With biases to hand, we understand why proposals OB, OD, OE, OG and OJ, which should be funded according to CWC, would be unlucky if the simple averaging procedure was adopted. Three of them (OB, OE and OJ) were assessed by the combination AB and AD who, respectively, are the second and fourth most negatively biased assessors. The other two (OD and OG) were assessed by AA and AC, the most negatively and third most negatively biased assessors.

Proposals OP, OS, OM, OZ and OA', on the other hand, should not be funded according to CWC but would be under a simple averaging system. Three of them (OP, OS and OA') were assessed by AI and AK, the assessors with the third most positive bias and the strongest positive bias, respectively, according to CWC. Project OM was assessed by Assessors AG and AH who, together, also have a strong positive bias. Project OZ was assessed by the luckiest combination of all, namely AJ and AK.

We can also explain differences between the CWC and IBA rankings as due to bias differences and confidences. Under IBA, objects OP and OS achieve top-ten spots in place of OG and OI which CWC suggests deserve funding. Object OG was assessed by AA and AC, an assessor combination whose negative bias is underestimated by IBA. IBA fails to adjust for that negative bias but CWC does, allowing OG to achieve a top-ten spot.

To explain the relative positions of OP, OS and OI in the IBA and CWC systems we have to acknowledge the importance of confidences.
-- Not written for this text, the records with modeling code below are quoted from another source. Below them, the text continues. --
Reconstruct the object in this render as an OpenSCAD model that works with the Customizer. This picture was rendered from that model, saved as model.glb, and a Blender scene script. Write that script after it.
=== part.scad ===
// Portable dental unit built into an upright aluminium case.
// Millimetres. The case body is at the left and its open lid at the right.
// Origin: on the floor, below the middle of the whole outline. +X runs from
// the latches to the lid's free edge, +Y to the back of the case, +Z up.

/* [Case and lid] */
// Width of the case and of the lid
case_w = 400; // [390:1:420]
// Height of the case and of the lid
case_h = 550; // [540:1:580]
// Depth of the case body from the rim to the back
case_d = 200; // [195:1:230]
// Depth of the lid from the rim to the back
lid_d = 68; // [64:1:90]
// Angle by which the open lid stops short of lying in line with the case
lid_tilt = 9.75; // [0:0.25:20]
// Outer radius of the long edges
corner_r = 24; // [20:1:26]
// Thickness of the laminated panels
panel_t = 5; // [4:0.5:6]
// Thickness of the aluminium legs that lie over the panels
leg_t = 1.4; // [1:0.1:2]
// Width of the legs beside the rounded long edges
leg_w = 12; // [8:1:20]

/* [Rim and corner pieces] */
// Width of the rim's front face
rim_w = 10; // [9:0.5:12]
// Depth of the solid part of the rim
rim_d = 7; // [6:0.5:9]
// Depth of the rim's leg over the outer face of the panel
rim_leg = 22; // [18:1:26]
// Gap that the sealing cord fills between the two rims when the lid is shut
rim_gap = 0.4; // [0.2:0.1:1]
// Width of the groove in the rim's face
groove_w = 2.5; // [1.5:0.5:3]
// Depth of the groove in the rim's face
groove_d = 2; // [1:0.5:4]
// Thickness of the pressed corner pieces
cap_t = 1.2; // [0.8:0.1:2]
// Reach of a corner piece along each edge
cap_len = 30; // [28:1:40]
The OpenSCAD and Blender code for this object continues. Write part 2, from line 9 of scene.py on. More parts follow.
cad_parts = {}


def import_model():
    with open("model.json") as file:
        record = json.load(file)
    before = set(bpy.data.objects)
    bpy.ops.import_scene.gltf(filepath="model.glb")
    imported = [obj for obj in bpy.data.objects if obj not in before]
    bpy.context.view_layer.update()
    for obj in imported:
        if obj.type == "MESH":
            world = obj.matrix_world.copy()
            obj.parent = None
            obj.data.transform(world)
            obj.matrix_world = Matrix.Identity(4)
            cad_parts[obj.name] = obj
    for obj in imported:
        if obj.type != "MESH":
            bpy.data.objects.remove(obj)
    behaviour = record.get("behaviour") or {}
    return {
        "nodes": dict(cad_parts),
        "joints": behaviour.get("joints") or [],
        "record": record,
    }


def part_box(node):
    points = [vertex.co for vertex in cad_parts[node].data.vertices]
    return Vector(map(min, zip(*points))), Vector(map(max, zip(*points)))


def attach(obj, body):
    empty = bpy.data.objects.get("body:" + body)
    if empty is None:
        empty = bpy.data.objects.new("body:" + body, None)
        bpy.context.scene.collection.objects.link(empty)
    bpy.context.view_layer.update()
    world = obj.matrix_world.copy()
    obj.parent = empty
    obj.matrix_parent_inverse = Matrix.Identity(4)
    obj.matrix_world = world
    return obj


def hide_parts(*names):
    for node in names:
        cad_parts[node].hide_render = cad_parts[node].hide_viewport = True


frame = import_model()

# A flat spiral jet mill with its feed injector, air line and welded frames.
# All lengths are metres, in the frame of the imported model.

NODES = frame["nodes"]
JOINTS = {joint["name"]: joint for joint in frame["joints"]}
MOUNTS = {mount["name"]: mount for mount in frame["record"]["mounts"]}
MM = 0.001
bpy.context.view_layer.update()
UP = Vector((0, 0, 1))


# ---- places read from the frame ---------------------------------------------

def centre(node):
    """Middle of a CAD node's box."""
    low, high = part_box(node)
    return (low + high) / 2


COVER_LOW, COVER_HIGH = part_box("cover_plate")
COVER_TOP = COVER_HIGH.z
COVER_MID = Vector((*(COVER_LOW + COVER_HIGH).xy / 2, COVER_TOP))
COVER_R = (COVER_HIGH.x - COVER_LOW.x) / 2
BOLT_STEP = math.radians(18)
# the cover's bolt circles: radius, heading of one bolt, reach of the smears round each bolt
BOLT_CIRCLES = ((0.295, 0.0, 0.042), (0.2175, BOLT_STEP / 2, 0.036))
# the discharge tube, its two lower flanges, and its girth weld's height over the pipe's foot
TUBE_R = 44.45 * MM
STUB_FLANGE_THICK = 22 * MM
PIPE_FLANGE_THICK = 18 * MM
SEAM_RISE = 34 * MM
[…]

All three proposals were assessed by AI and AK. Assessor AK has strong positive bias according to IBA. IBA-adjustments for this, move the three objects down the table relative to their positions in the simple averaging scheme. The positive bias of AK is even stronger according to CWC but, more importantly, Assessor AI also has strong positive bias there. This moves the three proposals even further down the CWC table relative to their positions in the IBA table. However, while AI had a high degree of confidence in assessing OP and OS, that assessor had a low degree of confidence in assessing OI. The lack of confidence of AI reduces the “downward force” on OI in the CWC rankings allowing that object to remain in the top ten.